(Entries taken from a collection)
========================
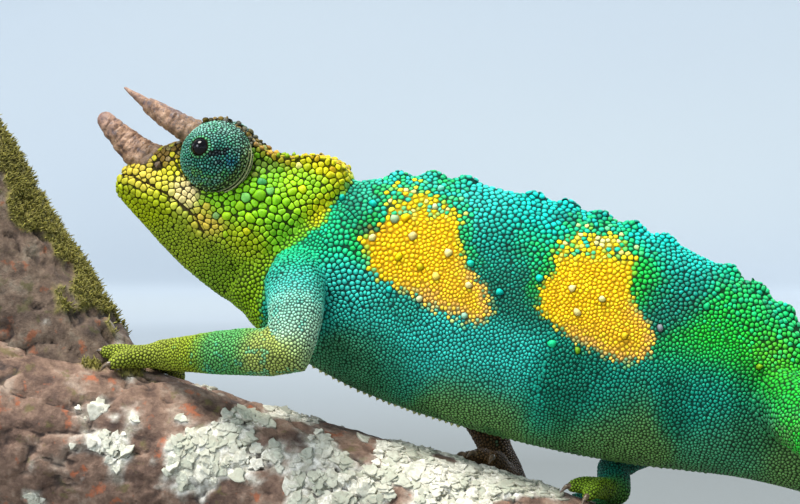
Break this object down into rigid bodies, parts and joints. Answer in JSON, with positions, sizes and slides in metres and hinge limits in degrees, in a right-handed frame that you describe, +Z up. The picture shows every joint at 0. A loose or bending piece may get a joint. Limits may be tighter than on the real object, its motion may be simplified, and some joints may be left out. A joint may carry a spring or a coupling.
{
  "type": "three-horned chameleon",
  "caption": "Life-size horned chameleon with turret eyes and a coiled tail, walking up a forked limb on a display stand.",
  "frame": {"origin": "centre of the stand base's underside", "axes": "+Z up; the animal faces -X and its left side is towards -Y"},
  "size_m": [0.2016, 0.078, 0.1318],
  "materials": {
    "green_scales": "fine green and yellow scales, satin",
    "teal_scales": "fine teal scales with two yellow-green patches on each flank, satin",
    "olive_scales": "fine yellow-green scales, satin",
    "eye_scales": "very fine blue-green granules with dark rays, satin",
    "horn": "ringed brown horn, matte",
    "eye": "black, wet gloss",
    "bark": "rough pinkish brown bark with moss and lichen",
    "oiled_wood": "dark oiled wood, satin",
    "steel": "brushed"
  },
  "bodies": {
    "root": {"head": "green_scales", "lower_jaw": "green_scales", "neck": "green_scales", "eye_turret_left": "eye_scales", "eye_turret_right": "eye_scales", "eyeball_left": "eye", "eyeball_right": "eye", "horn_nose": "horn", "horn_brow_left": "horn", "horn_brow_right": "horn", "torso_chest": "teal_scales", "torso_belly": "teal_scales", "torso_hips": "teal_scales", "tail_1": "teal_scales", "tail_2": "teal_scales", "tail_3": "teal_scales", "tail_4": "teal_scales", "tail_5": "teal_scales", "foreleg_left_upper": "teal_scales", "foreleg_left_lower": "green_scales", "hand_left": "olive_scales", "foreleg_right_upper": "teal_scales", "foreleg_right_lower": "green_scales", "hand_right": "olive_scales", "hindleg_left_upper": "teal_scales", "hindleg_left_lower": "green_scales", "foot_left": "olive_scales", "hindleg_right_upper": "teal_scales", "hindleg_right_lower": "green_scales", "foot_right": "olive_scales", "perch_limb": "bark", "perch_fork": "bark", "stand_base": "oiled_wood", "stand_rod_front": "steel", "stand_rod_rear": "steel"}
  },
  "joints": []
}
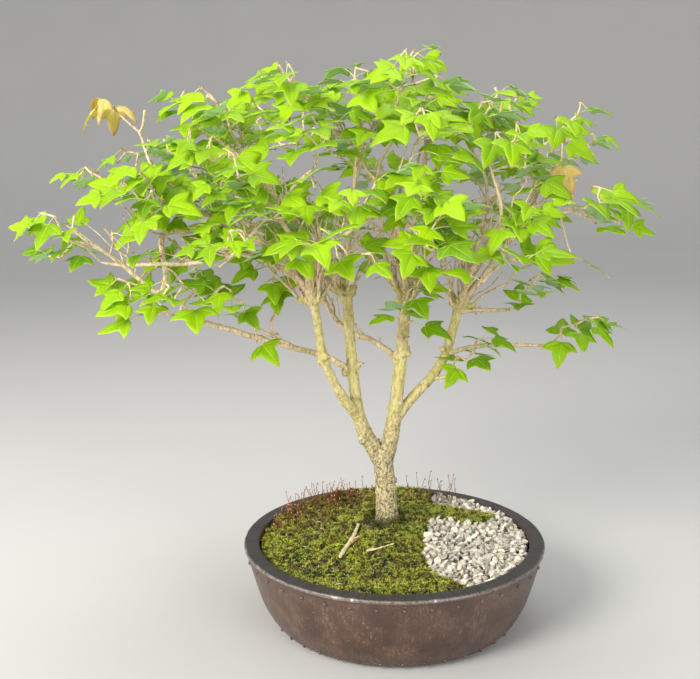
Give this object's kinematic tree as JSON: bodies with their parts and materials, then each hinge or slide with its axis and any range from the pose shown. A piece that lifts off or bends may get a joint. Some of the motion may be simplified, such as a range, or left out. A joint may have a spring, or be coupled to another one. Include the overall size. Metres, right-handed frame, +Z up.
{
  "type": "bonsai tree in a pot",
  "caption": "Bonsai maple with a forked pale trunk and a wide crown of three-lobed green leaves, in a round studded bowl pot with soil, moss and gravel.",
  "frame": {"origin": "centre of the pot's flat base, which stands on z = 0", "axes": "+X to the right along the crown's wide side, -Y to the front with the gravel on the right, +Z up the trunk"},
  "size_m": [0.5552, 0.3615, 0.5239],
  "materials": {
    "pot": "weathered satin",
    "screen": "matte mesh",
    "soil": "granular, moist",
    "moss": "soft, tufted",
    "gravel": "loose angular stones",
    "bark": "pale bark",
    "deadwood": "dry bark",
    "leaf": "satin leaf with veins",
    "dried_leaf": "dry, curled"
  },
  "bodies": {
    "root": {"pot": "pot", "drainage_screen_left": "screen", "drainage_screen_right": "screen", "soil": "soil", "moss_cushion": "moss", "moss_strip": "moss", "moss_patch": "moss", "gravel_bed": "gravel", "gravel_strip": "gravel", "fallen_twig_long": "deadwood", "fallen_twig_short": "deadwood", "edge_stone": "gravel", "trunk_and_branches": "bark", "leafy_shoot_01": "leaf", "leafy_shoot_02": "leaf", "leafy_shoot_03": "leaf", "leafy_shoot_04": "leaf", "leafy_shoot_05": "leaf", "leafy_shoot_06": "leaf", "leafy_shoot_07": "leaf", "leafy_shoot_08": "leaf", "leafy_shoot_09": "dried_leaf", "leafy_shoot_10": "leaf", "leafy_shoot_11": "leaf", "leafy_shoot_12": "leaf", "leafy_shoot_13": "leaf", "leafy_shoot_14": "leaf", "leafy_shoot_15": "leaf", "leafy_shoot_16": "leaf", "leafy_shoot_17": "leaf", "leafy_shoot_18": "leaf", "leafy_shoot_19": "leaf", "leafy_shoot_20": "leaf", "leafy_shoot_21": "leaf", "leafy_shoot_22": "leaf", "leafy_shoot_23": "leaf", "leafy_shoot_24": "leaf", "leafy_shoot_25": "leaf", "leafy_shoot_26": "leaf", "leafy_shoot_27": "leaf", "leafy_shoot_28": "leaf", "leafy_shoot_29": "leaf", "leafy_shoot_30": "leaf", "leafy_shoot_31": "leaf", "leafy_shoot_32": "leaf", "leafy_shoot_33": "leaf", "leafy_shoot_34": "leaf", "leafy_shoot_35": "leaf", "leafy_shoot_36": "leaf", "leafy_shoot_37": "leaf", "leafy_shoot_38": "leaf", "leafy_shoot_39": "leaf", "leafy_shoot_40": "leaf", "leafy_shoot_41": "leaf", "leafy_shoot_42": "leaf", "leafy_shoot_43": "leaf", "leafy_shoot_44": "leaf", "leafy_shoot_45": "leaf", "leafy_shoot_46": "leaf", "leafy_shoot_47": "leaf"}
  },
  "joints": []
}
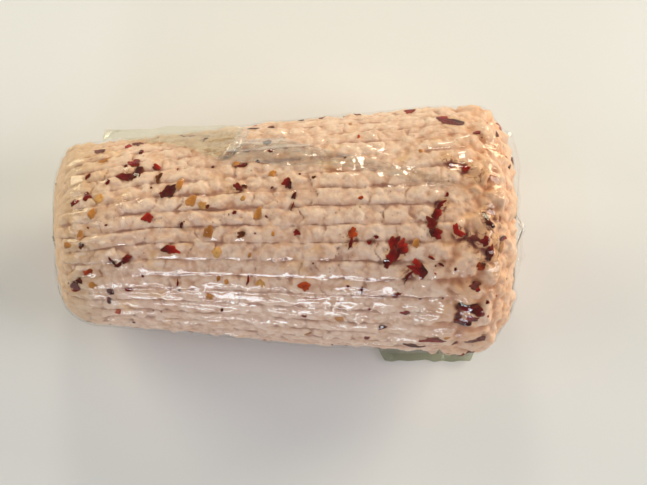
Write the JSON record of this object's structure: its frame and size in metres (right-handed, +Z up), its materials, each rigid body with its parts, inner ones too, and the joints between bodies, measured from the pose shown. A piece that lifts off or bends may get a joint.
========================
## TASK TO COMPLETE
Copy each entry exactly, with nothing added or dropped.

## RESPONSE TO THE TASK
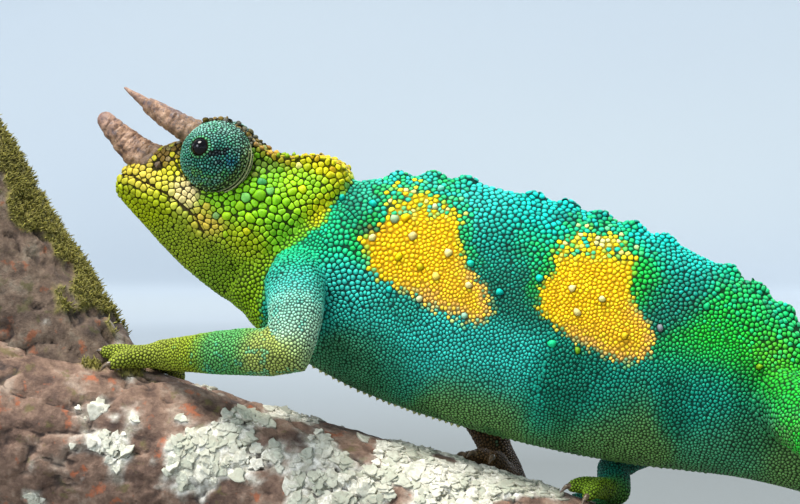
Break this object down into rigid bodies, parts and joints. Answer in JSON, with positions, sizes and slides in metres and hinge limits in degrees, in a right-handed frame that you describe, +Z up. The picture shows every joint at 0. A loose or bending piece may get a joint. Limits may be tighter than on the real object, its motion may be simplified, and some joints may be left out. A joint may carry a spring or a coupling.
{
  "type": "three-horned chameleon",
  "caption": "Life-size horned chameleon with turret eyes and a coiled tail, walking up a forked limb on a display stand.",
  "frame": {"origin": "centre of the stand base's underside", "axes": "+Z up; the animal faces -X and its left side is towards -Y"},
  "size_m": [0.2016, 0.078, 0.1318],
  "materials": {
    "green_scales": "fine green and yellow scales, satin",
    "teal_scales": "fine teal scales with two yellow-green patches on each flank, satin",
    "olive_scales": "fine yellow-green scales, satin",
    "eye_scales": "very fine blue-green granules with dark rays, satin",
    "horn": "ringed brown horn, matte",
    "eye": "black, wet gloss",
    "bark": "rough pinkish brown bark with moss and lichen",
    "oiled_wood": "dark oiled wood, satin",
    "steel": "brushed"
  },
  "bodies": {
    "root": {"head": "green_scales", "lower_jaw": "green_scales", "neck": "green_scales", "eye_turret_left": "eye_scales", "eye_turret_right": "eye_scales", "eyeball_left": "eye", "eyeball_right": "eye", "horn_nose": "horn", "horn_brow_left": "horn", "horn_brow_right": "horn", "torso_chest": "teal_scales", "torso_belly": "teal_scales", "torso_hips": "teal_scales", "tail_1": "teal_scales", "tail_2": "teal_scales", "tail_3": "teal_scales", "tail_4": "teal_scales", "tail_5": "teal_scales", "foreleg_left_upper": "teal_scales", "foreleg_left_lower": "green_scales", "hand_left": "olive_scales", "foreleg_right_upper": "teal_scales", "foreleg_right_lower": "green_scales", "hand_right": "olive_scales", "hindleg_left_upper": "teal_scales", "hindleg_left_lower": "green_scales", "foot_left": "olive_scales", "hindleg_right_upper": "teal_scales", "hindleg_right_lower": "green_scales", "foot_right": "olive_scales", "perch_limb": "bark", "perch_fork": "bark", "stand_base": "oiled_wood", "stand_rod_front": "steel", "stand_rod_rear": "steel"}
  },
  "joints": []
}
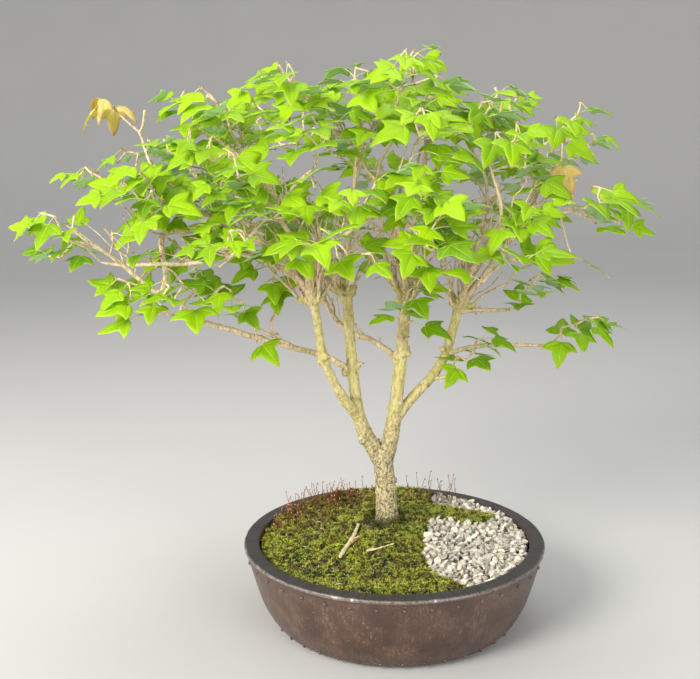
Give this object's kinematic tree as JSON: bodies with their parts and materials, then each hinge or slide with its axis and any range from the pose shown. A piece that lifts off or bends may get a joint. Some of the motion may be simplified, such as a range, or left out. A joint may have a spring, or be coupled to another one. Include the overall size. Metres, right-handed frame, +Z up.
{
  "type": "bonsai tree in a pot",
  "caption": "Bonsai maple with a forked pale trunk and a wide crown of three-lobed green leaves, in a round studded bowl pot with soil, moss and gravel.",
  "frame": {"origin": "centre of the pot's flat base, which stands on z = 0", "axes": "+X to the right along the crown's wide side, -Y to the front with the gravel on the right, +Z up the trunk"},
  "size_m": [0.5552, 0.3615, 0.5239],
  "materials": {
    "pot": "weathered satin",
    "screen": "matte mesh",
    "soil": "granular, moist",
    "moss": "soft, tufted",
    "gravel": "loose angular stones",
    "bark": "pale bark",
    "deadwood": "dry bark",
    "leaf": "satin leaf with veins",
    "dried_leaf": "dry, curled"
  },
  "bodies": {
    "root": {"pot": "pot", "drainage_screen_left": "screen", "drainage_screen_right": "screen", "soil": "soil", "moss_cushion": "moss", "moss_strip": "moss", "moss_patch": "moss", "gravel_bed": "gravel", "gravel_strip": "gravel", "fallen_twig_long": "deadwood", "fallen_twig_short": "deadwood", "edge_stone": "gravel", "trunk_and_branches": "bark", "leafy_shoot_01": "leaf", "leafy_shoot_02": "leaf", "leafy_shoot_03": "leaf", "leafy_shoot_04": "leaf", "leafy_shoot_05": "leaf", "leafy_shoot_06": "leaf", "leafy_shoot_07": "leaf", "leafy_shoot_08": "leaf", "leafy_shoot_09": "dried_leaf", "leafy_shoot_10": "leaf", "leafy_shoot_11": "leaf", "leafy_shoot_12": "leaf", "leafy_shoot_13": "leaf", "leafy_shoot_14": "leaf", "leafy_shoot_15": "leaf", "leafy_shoot_16": "leaf", "leafy_shoot_17": "leaf", "leafy_shoot_18": "leaf", "leafy_shoot_19": "leaf", "leafy_shoot_20": "leaf", "leafy_shoot_21": "leaf", "leafy_shoot_22": "leaf", "leafy_shoot_23": "leaf", "leafy_shoot_24": "leaf", "leafy_shoot_25": "leaf", "leafy_shoot_26": "leaf", "leafy_shoot_27": "leaf", "leafy_shoot_28": "leaf", "leafy_shoot_29": "leaf", "leafy_shoot_30": "leaf", "leafy_shoot_31": "leaf", "leafy_shoot_32": "leaf", "leafy_shoot_33": "leaf", "leafy_shoot_34": "leaf", "leafy_shoot_35": "leaf", "leafy_shoot_36": "leaf", "leafy_shoot_37": "leaf", "leafy_shoot_38": "leaf", "leafy_shoot_39": "leaf", "leafy_shoot_40": "leaf", "leafy_shoot_41": "leaf", "leafy_shoot_42": "leaf", "leafy_shoot_43": "leaf", "leafy_shoot_44": "leaf", "leafy_shoot_45": "leaf", "leafy_shoot_46": "leaf", "leafy_shoot_47": "leaf"}
  },
  "joints": []
}
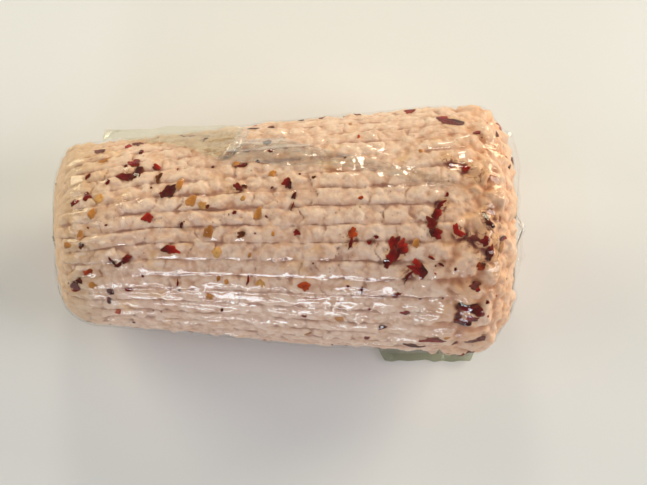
Write the JSON record of this object's structure: its frame and size in metres (right-handed, +Z up), its materials, each rigid body with its parts, inner ones too, and the joints between bodies, measured from the pose shown. A piece that lifts off or bends may get a joint.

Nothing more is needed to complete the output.